Husband’s probably regretting some life decisions right about now, and I guarantee they’re not related to his not getting any awards or certifications.
Given that this is a self-promoting self-appointed CEO of a Virginia based IT consulting firm with… very few employees, idk, man. The “husband” in this non-exchange seems like a prop for marketing material.
The last line says it all. She’s just selling certification training. None of this is sincere.
Seems like a shitty way to sell certifications because like yeah I would be perfectly fine going a year without getting a certification. Do you have imposter syndrome that bad that you need to waste money in order to feel competent?
It’s funny. I got a promotion a bit ago and I announced happily to my family that my career progression has ended for good.
I don’t want to grow in responsibility, in don’t want to work extra hours, I don’t want to study for work, I don’t want to “network”.
If yearly rises somewhat follow the cost of living (relatively common in my workplace), I don’t even want to job hop.
I want to cruise at work and live my life.
Some still don’t understand because “line go up” mentality.
That doesn’t read as much as blasting her husband as it does as blasting herself.
The lunacy part is posting this to LinkedIn rather than discussing in private with a therapist.
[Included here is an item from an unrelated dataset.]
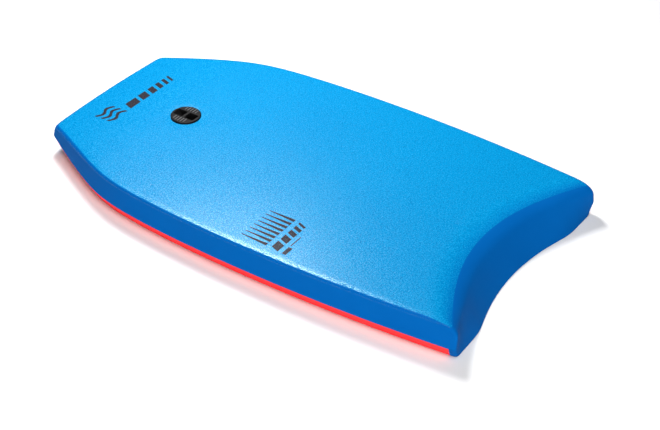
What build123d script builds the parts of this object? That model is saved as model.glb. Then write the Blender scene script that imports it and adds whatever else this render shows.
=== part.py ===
from build123d import *

# A short foam bodyboard: a laminated foam body with a hard slick underside, leaning rails, a crescent tail
# and a two-piece leash plug screwed together through it.
#
# Millimetres. +Y runs from the tail to the nose, +X to the rider's right, +Z out of the deck.
# The origin is at the middle of the underside. "Along" means the distance from the tail's peg tips.
import math
import os

# ---- board --------------------------------------------------------------------------------------
LENGTH = 684.5             # flat ends of the pegs to the nose
TAIL_CORNER_REACH = 1.5    # the rounded tail corners go this much further back, which makes 686 mm or 27 in
WIDTH = 395.5              # on the rails' widest line, of which the shoulder blend takes 1 mm
THICKNESS = 47.5           # of the flat part
WIDEST_AT = 328.0
TAIL_WIDTH = 352.5
NOSE_WIDTH = 230.0
NOSE_TAPER = 0.51          # sideways per millimetre along, on the straight sides next to the nose
SHOULDER_BLEND = 11.0      # size of the round shoulder where the sides turn in to the nose
NOSE_BULGE = 4.2           # middle of the nose edge, ahead of its ends
NOSE_CORNER = 7.0
TAIL_CORNER = 7.0

RAIL_HEIGHT = 17.0         # widest line of the rail, above the underside
DECK_INSET = 7.0           # deck edge, inside the widest line
BASE_INSET = 8.5           # underside edge, inside the widest line

CRESCENT_DEPTH = 20.5      # at the underside
CRESCENT_HALF = 112.5
PEG_BLEND = 2.0            # size of the bend from the crescent into the flat end of a peg
DECK_CRESCENT = 60.0       # at the deck, because the tail face leans forward
DECK_CRESCENT_HALF = 168.0

BEND_FROM = 548.0          # the deck and the underside are flat from the tail to here
BASE_RISE = 10.0           # of the underside at the nose
DECK_RISE = -7.0           # of the deck at the nose, so the board gets thinner there

# ---- laminate -----------------------------------------------------------------------------------
DECK_SKIN = 4.0
BASE_FOAM = 3.0
SLICK = 1.0
FILM = 0.5
STRIP = 9.0                # rail, nose and tail strips
SEAM_BELOW_EDGE = 0.6      # joint of the upper rail and the chine, under the rail's widest line
DECK_EDGE_RADIUS = 3.0

# ---- leash plug ---------------------------------------------------------------------------------
PLUG_FROM_NOSE = 148.5
FLANGE_RADIUS = 21.0
FLANGE_THICK = 2.4
FLANGE_PROUD = 2.0         # of the deck
FLANGE_EDGE = 0.9
BOWL_RADIUS = 18.0
BOWL_DEPTH = 15.0          # under the top of the flange
POCKET_WIDE = 14.0         # across the board
POCKET_HALF = 17.5         # half the length of both pockets together
POCKET_DEPTH = 12.0
BAR_WIDE = 4.6             # the bar between the pockets, which the leash cord goes round
BAR_DEEP = 5.0
BAR_EDGE = 0.8
RIB_COUNT = 5              # grip ribs on each side of the pockets
RIB_PITCH = 4.4
RIB_WIDE = 1.6
RIB_HIGH = 0.5
RIB_FROM = 9.0             # from the middle of the plug
RIB_TO = 18.8
STEM_RADIUS = 10.0         # thread's outside
STEM_WALL = 2.6
STEM_END = 11.0            # above the underside
THREAD_LENGTH = 12.0       # of engagement with the plug tightened
THREAD_CLEAR = 0.1
NUT_WALL = 3.0
NUT_FLANGE_RADIUS = 20.0
NUT_FLANGE_THICK = 2.0
NUT_SUNK = 0.2             # flange face inside the slick
NUT_EDGE = 0.6
WASHER_THICK = 1.0
WASHER_WIDE = 2.6
HOLE_CLEAR = 0.5           # all round, between the plug and the foam
RELIEF = 0.02              # keeps faces that slide on each other apart

LOW_RING = -20.0           # heights of the flat rings that the leaning edges are drawn between
TOP_RING = 70.0
FAR = 260.0                # beyond the board on every side
PAST = 30.0                # how far a cutter's curves run on past the board's ends
SIDE_KNOTS = 11            # points that each spline of the outline runs through
NOSE_KNOTS = 5
TAIL_KNOTS = 17
CUT_KNOTS = 21             # of the curves that cut the strips off, which run from side to side
MIDDLE = (LENGTH - TAIL_CORNER_REACH) / 2
PLUG_Y = LENGTH - PLUG_FROM_NOSE - MIDDLE


# ---- shape of the board -------------------------------------------------------------------------
def soft_max(a, b, blend):
    return (a + b) / 2 + math.hypot((a - b) / 2, blend)


def soft_min(a, b, blend):
    return (a + b) / 2 - math.hypot((a - b) / 2, blend)


def half_width(along):
    """Half the width on the rail's widest line: a long arc that turns into a straight taper at the nose."""
    arc = WIDTH / 2 - (WIDTH - TAIL_WIDTH) / 2 * ((WIDEST_AT - along) / WIDEST_AT) ** 2
    taper = NOSE_WIDTH / 2 + NOSE_TAPER * (LENGTH - along)
    return soft_min(arc, taper, SHOULDER_BLEND)


def bend(along, rise):
    """Height that a lengthwise surface has gained, when it gains rise by the nose."""
    return rise * (max(0.0, along - BEND_FROM) / (LENGTH - BEND_FROM)) ** 2


def tail_at(x, height):
    """Where the tail face is, along the board: a shallow crescent below, leaning into a deep one at the deck."""
    low = soft_max(CRESCENT_DEPTH * (1 - (x / CRESCENT_HALF) ** 2), 0.0, PEG_BLEND)
    high = DECK_CRESCENT * (1 - (x / DECK_CRESCENT_HALF) ** 2)
    return low + (high - low) * height / THICKNESS


def nose_at(x, inset):
    return LENGTH - inset - NOSE_BULGE * (2 * x / NOSE_WIDTH) ** 2


def lean(height):
    """How far the rail's leaning faces lie inside its widest line."""
    if height < RAIL_HEIGHT:
        return BASE_INSET * (RAIL_HEIGHT - height) / RAIL_HEIGHT
    return DECK_INSET * (height - RAIL_HEIGHT) / (THICKNESS - RAIL_HEIGHT)


def rise_at(height):
    """The widest line follows the underside up at the nose. The flat rings above and below it don't."""
    return BASE_RISE if height == RAIL_HEIGHT else 0.0


def spread(start, end, count):
    return [start + (end - start) * i / (count - 1) for i in range(count)]


def at(x, along, z):
    return Vector(x, along - MIDDLE, z)


def side_points(inset, start, end, height):
    rise = rise_at(height)
    return [at(half_width(a) - inset, a, height + bend(a, rise)) for a in spread(start, end, SIDE_KNOTS)]


def even_spline(points):
    """A curve that takes as long between each two points, so that lofted rings pair up the same places across."""
    return Edge.make_spline(points, parameters=spread(0, 1, len(points)))


def mirrored(points):
    return [Vector(-p.X, p.Y, p.Z) for p in reversed(points)]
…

She’s sharing something she struggles with because she believes other women may struggle with it as well and knowing you’re not alone is help in and of itself. It isn’t even something that personal. The only lunacy I see here is all the comments that insist sharing your feelings is lunacy.
LinkedIn is not a venue for discussion though. Only people born into extreme wealth have the privilege of saying anything other than “I love corporations 😍” on their LinkedIn profile.
It’s not meant to be a discussion. She’s just looking for peers that may feel the way she does because sometimes a “me too” is enough. I have no idea what the rest of your comment is trying to say.
If you actually read the post, she’s not “blasting” her husband. She’s seeing him be perfectly content without chasing all those markers of career success, and questioning why she cannot do the same. She’s realising that she relies on external validation to feel happy, and that that’s not a good thing.
It’s the literal definition of a humblebrag though. Or at the very least, worded in a bait-ey way to try and get attention from appearing to be controversial. If you strip away the style and fluff from the post, then yes you can read it in the way you’re saying. But that controversial-ness is clearly intentional.
At the most charitable, it’s a failed attempt at humor. The less charitable read is that the second half of the post is just providing some plausible deniability to her being yet another insufferable Linkedin self-promoter.